The focus should continue to be on flattening the demand for gas, which will make gas generation more efficient, and ultimately reduce the capacity requirement for gas generation.
If you want to be sophisticated about it, track the gas power station output, for example from Kate Morley's excellent site   
Otherwise, the best thing to do is to avoid the winter peak from around 3-8pm, and try to shift non-time-sensitive consumption from the day into the night-time trough from around midnight to 6am.

Tuesday, 4 September 2018

Low Carbon Technologies set to make Peak Demand Worse!

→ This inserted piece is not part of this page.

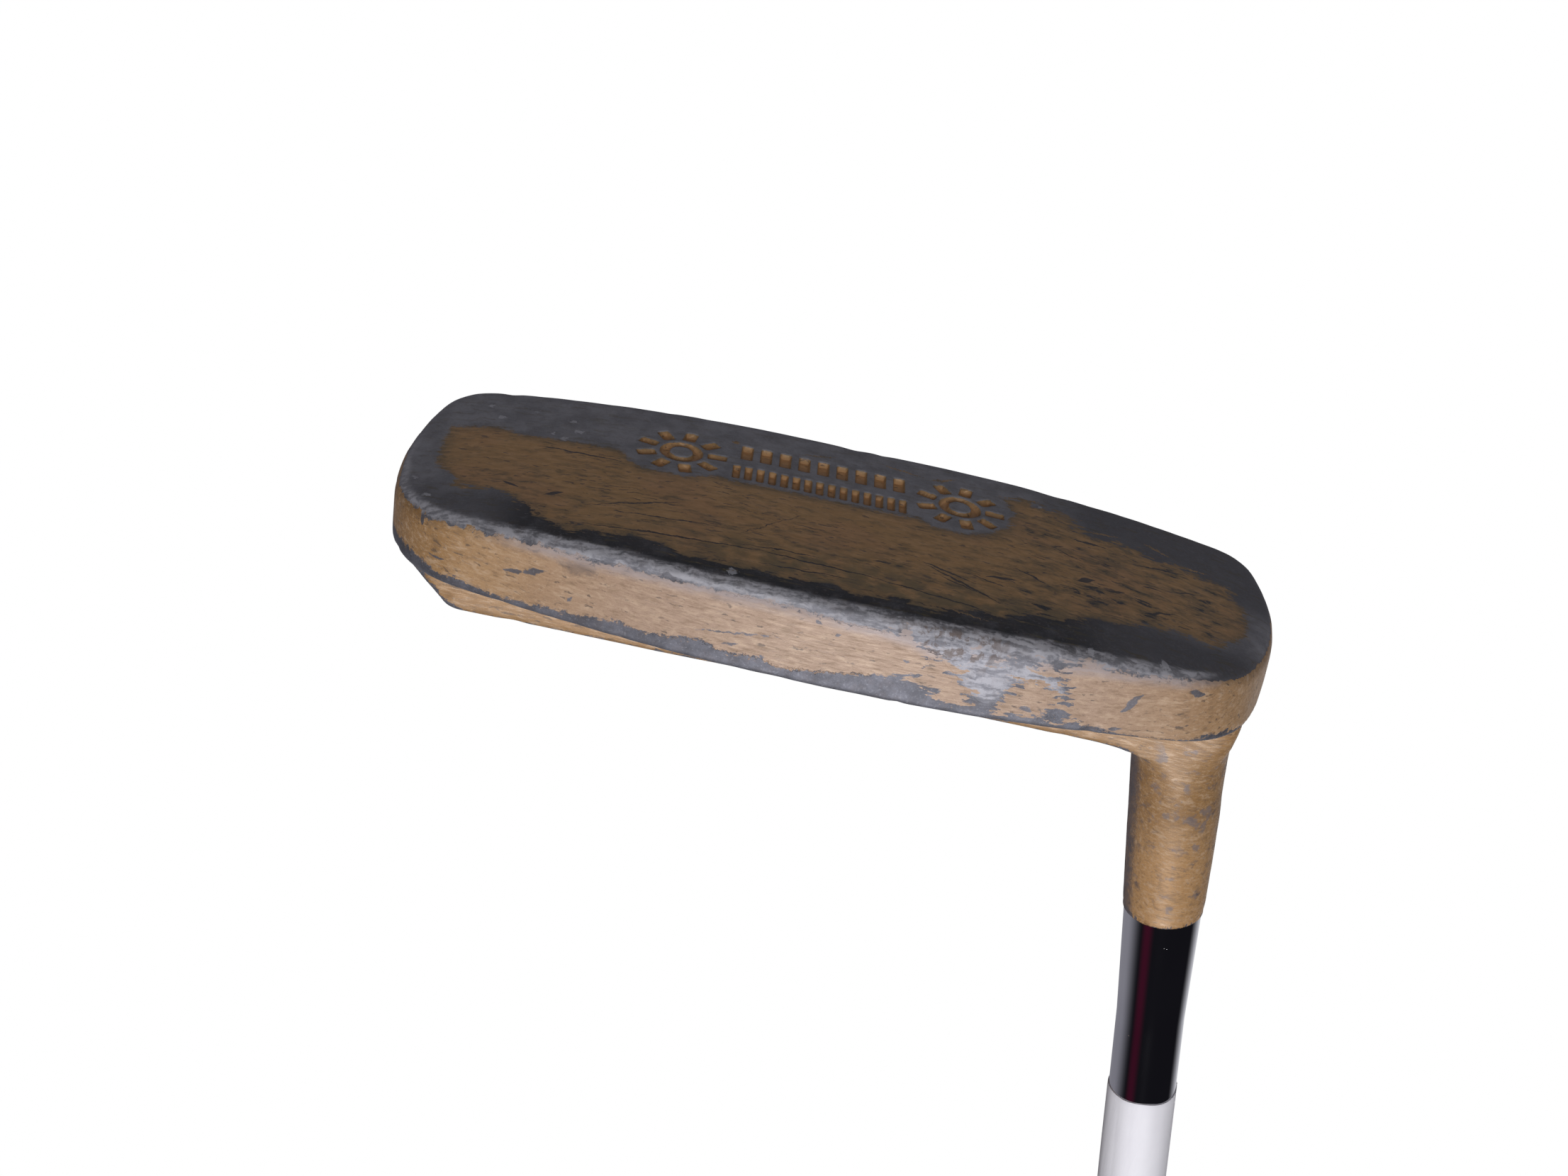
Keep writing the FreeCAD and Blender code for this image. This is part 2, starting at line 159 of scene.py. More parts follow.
def table_of(items, key, width, kind):
    flat = np.empty(len(items) * width, kind)
    items.foreach_get(key, flat)
    return flat.reshape(-1, width)


def coordinates(mesh):
    return table_of(mesh.vertices, "co", 3, np.float32).astype(float) / MM


def set_coordinates(mesh, points):
    mesh.vertices.foreach_set("co", (points * MM).astype(np.float32).ravel())
    mesh.update()


def normals_of(mesh):
    return table_of(mesh.vertices, "normal", 3, np.float32).astype(float)


def edges_of(mesh):
    return table_of(mesh.edges, "vertices", 2, np.int32)


def average_step(points, edges, degree):
    """From each vertex to the middle of its neighbours."""
    total = np.empty_like(points)
    for axis in range(3):
        values = points[:, axis]
        total[:, axis] = np.bincount(edges[:, 0], values[edges[:, 1]], len(points))
        total[:, axis] += np.bincount(edges[:, 1], values[edges[:, 0]], len(points))
    return total / degree[:, None] - points


def smoothed(points, edges, rounds, weight=0.5):
    degree = np.bincount(edges.ravel(), minlength=len(points)).astype(float)
    for _ in range(rounds):
        points = points + np.asarray(weight).reshape(-1, 1) * average_step(points, edges, degree)
    return points


def ramp(value, low, high):
    """0 up to low, 1 from high on and smooth between. Low may be the greater of the two."""
    t = np.clip((value - low) / (high - low), 0.0, 1.0)
    return t * t * (3.0 - 2.0 * t)


def convexity(points, edges, normals, rounds):
    """How far each point stands out from the smoothed shape."""
    return np.einsum("ij,ij->i", points - smoothed(points, edges, rounds), normals)


def about_shaft(points):
    """The distance up the shaft line, the offset from that line and the offset's length."""
    up_shaft = (points - FOOT) @ ALONG
    offset = points - FOOT - up_shaft[:, None] * ALONG
    return up_shaft, offset, np.linalg.norm(offset, axis=1)


def set_values(mesh, **tables):
    for name, values in tables.items():
        attribute = mesh.attributes.new(name, "FLOAT", "POINT")
        attribute.data.foreach_set("value", np.asarray(values, np.float32))


def inside_distance(x, y, outline):
    """Distance to a closed outline, positive inside."""
    corners = np.array(outline)
    nearest = np.full(len(x), 1e9)
    inside = np.zeros(len(x), bool)
    for (ax, ay), (bx, by) in zip(corners, np.roll(corners, -1, axis=0)):
        run_x, run_y = bx - ax, by - ay
        t = np.clip(((x - ax) * run_x + (y - ay) * run_y) / (run_x ** 2 + run_y ** 2), 0.0, 1.0)
        nearest = np.minimum(nearest, np.hypot(x - ax - t * run_x, y - ay - t * run_y))
        if by != ay:
            crosses = (ay > y) != (by > y)
            inside ^= crosses & (x < ax + (y - ay) / (by - ay) * run_x)
    return np.where(inside, nearest, -nearest)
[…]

According to BEIS (which includes what was DECC) without demand side response (DSR) we will increase peak domestic electricity demand from  24 to 31 GW, an increase of 7GW or 29% by 2030.
Note that the trough is the same, so the curve shape has got worse.
I note they are only allocating a peak of 1GW to electric vehicles, which at 3kW per vehicle is only 330,000 vehicles, or 1% of the present vehicle population.
Most of the peak increase will come, they say, from heat pumps. Storage of heat is relatively easy and cheap, all you need is a larger hot water tank. These are common in biomass heating systems.
How do we publicise the vital necessity for domestic load shifting, awareness of which needs to accelerate now to meet future demands?
At the moment it's just word of mouth, so keep on telling people about it!

Tuesday, 14 August 2018

Is the Heat Wave over?


Here's a heat wave worth looking at!
Air conditioning uses over 30% of the peak electricity on a hot day in California - and by time-shifting the cooling using stored ice, in some buildings the peak can be completely ironed out.
What's more, the air conditioning capacity needed is reduced, as it's working for longer to produce the same amount of cooling.
As air conditioning becomes more prevalent in UK and Europe, this is becoming an increasingly relevant way to avoid peaks in summer.
Conversely, in winter, if we are to use electricity for heating, it will become worthwhile to store hot water or even steam to reduce peak consumption.